TokyoLand

Thoughts of a Tokyo, Japan-based editorial corporate portrait assignments photographer

Keith Pattison’s NO REDEMPTION

| 1 Comment

A while back on this blog I wrote a little bit about the UK miners’ strike and imagery of coal mining. Ever since then I looked for a book of photographs from the period, depicting the strike, the battles and the hardship inflicted on communities. But I could never find one which I felt looked good, or fitted what I was looking for.

But recently I read about and then bought this new book, NO REDEMPTION by photographer Keith Pattison and writer David Peace. It looks the part, looks like a great document (I haven’t seen the actual book yet, only online).

To quote from the publishers website:  “At the height of the Miners’ Strike of 1984-85, Keith Pattison spent six months living in the Durham coastal village of Easington Colliery and photographing the people there as events took shape. With the increasing determination of the government to break the strike and force miners back to work, he witnessed from the inside a community laid siege by the state.
Making what the documentary filmmaker John Grierson termed “creative use of actuality”, Pattison framed a narrative sequence of images: from the optimism of August, through the deepening pessimism of winter, right to the final vote to return to work.
Twenty-five years later, on Election Day 2010, Pattison took the writer David Peace to Easington to interview three of the people caught up in the strike – Alan Cummings, Marilyn Johnson and her husband Jimmy. Their memories, still freshly felt, make explicit the anger, pain, resilience and warmth captured in the photographs.”

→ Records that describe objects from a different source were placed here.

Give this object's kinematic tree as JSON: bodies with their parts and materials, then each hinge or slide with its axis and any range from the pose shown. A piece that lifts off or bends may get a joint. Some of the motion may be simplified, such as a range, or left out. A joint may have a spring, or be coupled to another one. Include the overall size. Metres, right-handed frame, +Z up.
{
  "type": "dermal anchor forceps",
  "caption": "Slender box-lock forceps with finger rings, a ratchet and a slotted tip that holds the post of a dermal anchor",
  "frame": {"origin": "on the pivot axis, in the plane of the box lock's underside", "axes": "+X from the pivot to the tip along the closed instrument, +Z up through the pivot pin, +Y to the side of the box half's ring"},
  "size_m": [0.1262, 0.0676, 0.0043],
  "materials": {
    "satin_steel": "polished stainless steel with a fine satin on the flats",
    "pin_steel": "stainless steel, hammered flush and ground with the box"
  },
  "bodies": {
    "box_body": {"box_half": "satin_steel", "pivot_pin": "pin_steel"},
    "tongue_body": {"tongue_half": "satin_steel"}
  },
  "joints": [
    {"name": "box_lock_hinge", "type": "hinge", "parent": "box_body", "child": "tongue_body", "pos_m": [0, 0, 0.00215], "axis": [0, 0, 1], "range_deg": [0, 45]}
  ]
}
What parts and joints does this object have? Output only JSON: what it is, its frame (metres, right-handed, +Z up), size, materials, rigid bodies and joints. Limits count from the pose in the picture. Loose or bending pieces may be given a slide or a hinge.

I wrote to Keith and he told me that himself and David recently returned to Easington to the Miner’s Welfare club, to launch the book and also to show the work again to the community featured. David and two actors read the parts of the three people originally interviewed to the audience of 250. And members of the audience cried as the memory of it all came back.

You can see a slideshow of the work from Keith’s book here on his website, Keith Pattison’s NO REDEMPTION.

You can buy the book NO REDEMPTION here on Flambard Press.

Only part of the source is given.